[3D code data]
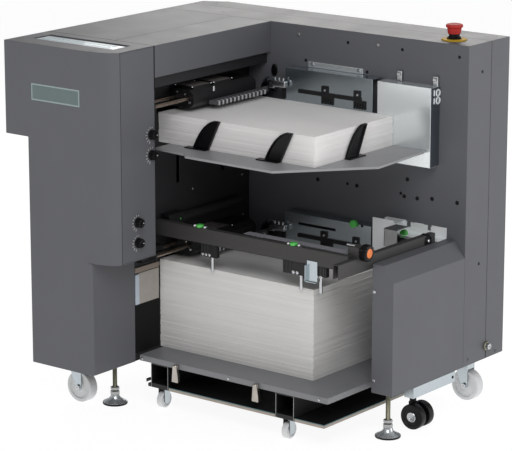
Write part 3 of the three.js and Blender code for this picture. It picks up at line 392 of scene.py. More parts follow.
def spun(profile, steps=48):
    """Spins a half profile of (radius, height) pairs, in millimetres, about the upright axis."""
    piece = begin(bpy.ops.mesh.primitive_circle_add, vertices=len(profile), radius=1, fill_type="NOTHING")
    for vertex, (radius, height) in zip(piece.data.vertices, profile):
        vertex.co = (radius * mm, 0, height * mm)
    open_edit()
    bpy.ops.mesh.spin(steps=steps, angle=2 * math.pi, center=(0, 0, 0), axis=(0, 0, 1))
    bpy.ops.mesh.select_all(action="SELECT")
    bpy.ops.mesh.remove_doubles(threshold=0.01 * mm)
    bpy.ops.mesh.dissolve_degenerate(threshold=0.005 * mm)
    bpy.ops.mesh.delete_loose(use_verts=True, use_edges=True, use_faces=False)
    close_outwards()
    bpy.ops.object.shade_smooth_by_angle(angle=math.radians(35))
    return piece


def stand(piece, place, axis=(0, 0, 1)):
    """Turns a piece's upright axis to another direction and sets its origin down at a place."""
    turn = Vector((0, 0, 1)).rotation_difference(Vector(axis)).to_matrix().to_4x4()
    piece.data.transform(Matrix.Translation(place) @ turn)
    return piece


def foot_of(node):
    """The middle of a node's underside."""
    low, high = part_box(node)
    return Vector(((low.x + high.x) / 2, (low.y + high.y) / 2, low.z))


def middle_of(node):
    low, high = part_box(node)
    return (low + high) / 2


def twin_of(piece):
    """A copy with a mesh of its own."""
    copy = bpy.data.objects.new(piece.name, piece.data.copy())
    bpy.context.scene.collection.objects.link(copy)
    return copy


def discard(*pieces):
    """Removes the shapes that only served to be copied."""
    for piece in pieces:
        bpy.data.objects.remove(piece)


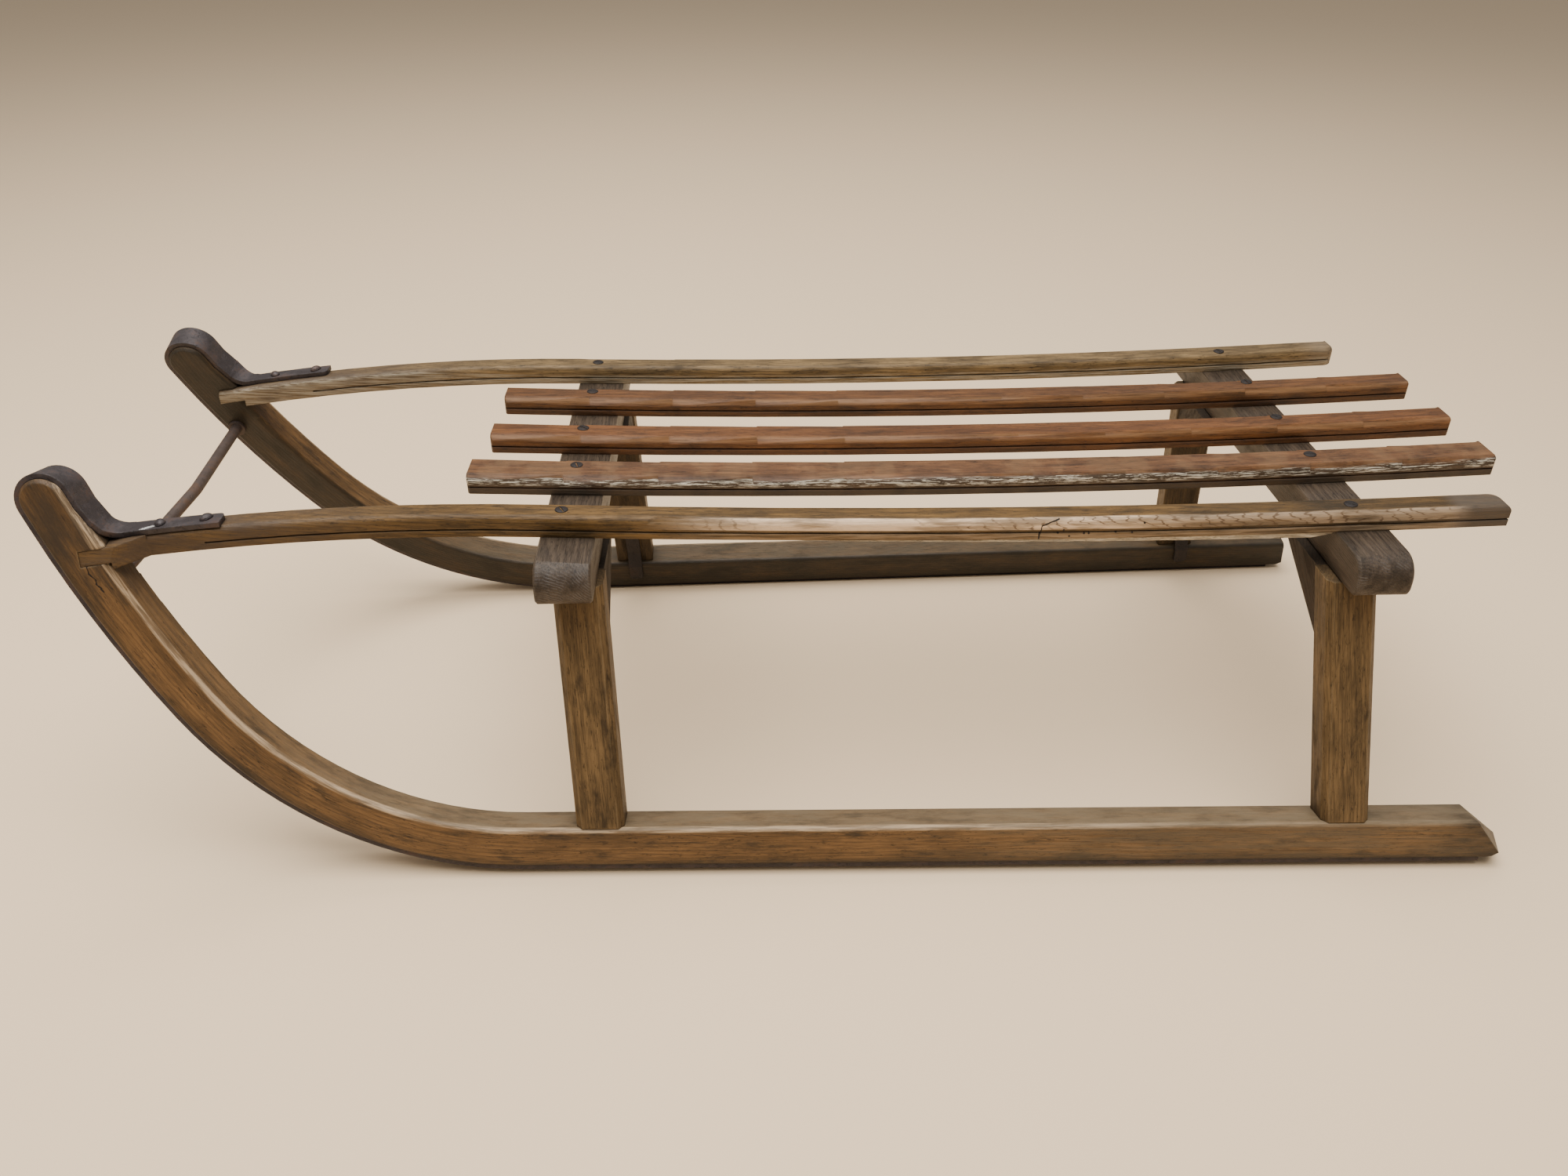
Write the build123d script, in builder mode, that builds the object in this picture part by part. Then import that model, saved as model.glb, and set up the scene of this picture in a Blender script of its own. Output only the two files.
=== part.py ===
from build123d import *
import os
from math import sin, cos, tan, radians

# Wooden slatted sled with bent runners. Millimetres, Z up, horns towards -X.
# The origin lies on the ground, midway between horn tips and tails.

# Side frames: each runner with its legs stands in one plane that leans inward.
half_track = 229.6
side_lean = 13.1
runner_toe = 1.36

# Runner, bent from one squared stave.
runner_width = 31.0
runner_depth = 32.5
runner_round = 4.0
runner_break = 2.3
tail_reach = 543.0
tail_slope = 21.0
tail_lean = 4.0
tail_skew = 13.0
tail_heel = 9.0
bend_start = -222.0
bend_radius = 296.0
bend_angle = 56.0
sweep_radius = 796.0
sweep_angle = 12.0
horn_length = 13.0
lip_rise = 17.3
lip_height = 27.0
lip_angle = 2.6

# Iron flat bar that shoes the runner, wraps the horn and lands on the rail.
iron_width = 24.0
iron_thick = 4.0
iron_short = 13.0
strap_width = 14.5
strap_length = 67.0
strap_out = 3.0
strap_bend = 13.0
strap_corner = 4.0
strap_swell = 0.4
strap_lap = 2.0

# Iron strip nailed down the inner side of each foot.
foot_strip_width = 13.5
foot_strip_thick = 2.5
foot_strip_rise = 55.0
foot_strip_step = 12.0
foot_strip_tuck = 2.5
foot_strip_drop = 19.5
front_strip_set = 0.0
rear_strip_set = 6.0
foot_strip_corner = 4.0

# Seat: all five slats dip in one long curve between the bolsters.
seat_height = 263.5
seat_sag = 4.5
slat_thick = 15.0
slat_round = 5.5
slat_end_break = 1.5
slat_short = 4.0
seat_clear = 0.05
quirk_height = 5.0
quirk_width = 1.2
quirk_depth = 1.6

# Outer slats, the rails, run on forward and down into the horns.
rail_spread = 142.9
rail_toe = 1.07
rail_width = 22.5
rail_thick = 16.5
rail_short = 34.0
rail_round = 5.0
rail_end_round = 9.5
rail_fall = 14.045
tongue_cut = 5.5
tongue_depth = 17.0
tongue_shoulder = 5.0
tongue_gap = 0.2
head_flare = 25.0
head_inset = 0.4

# Bolsters, the two cross beams under the seat.
bolster_width = 40.0
bolster_height = 29.0
bolster_nose = 18.0
bolster_heel = 7.0
bolster_chamfer = 1.5
front_half_length = 198.0
rear_half_length = 207.0

# Legs and the knees that brace them. The feet are placed from the bend and
# from the tail; each bolster sits a little forward of its feet.
front_foot = 61.5
rear_foot = 124.0
front_rake = 6.8
rear_rake = 24.5
front_set = 11.5
rear_set = 13.5
leg_width = 37.0
leg_depth = 25.0
leg_inset = 1.0
leg_chamfer = 4.5
leg_inner_chamfer = 1.5
knee_run = 60.0
knee_drop = 54.0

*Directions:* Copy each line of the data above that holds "import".

*Exercise result:*
Write the build123d script, in builder mode, that builds the object in this picture part by part. Then import that model, saved as model.glb, and set up the scene of this picture in a Blender script of its own. Output only the two files.
from build123d import *
import os
from math import sin, cos, tan, radians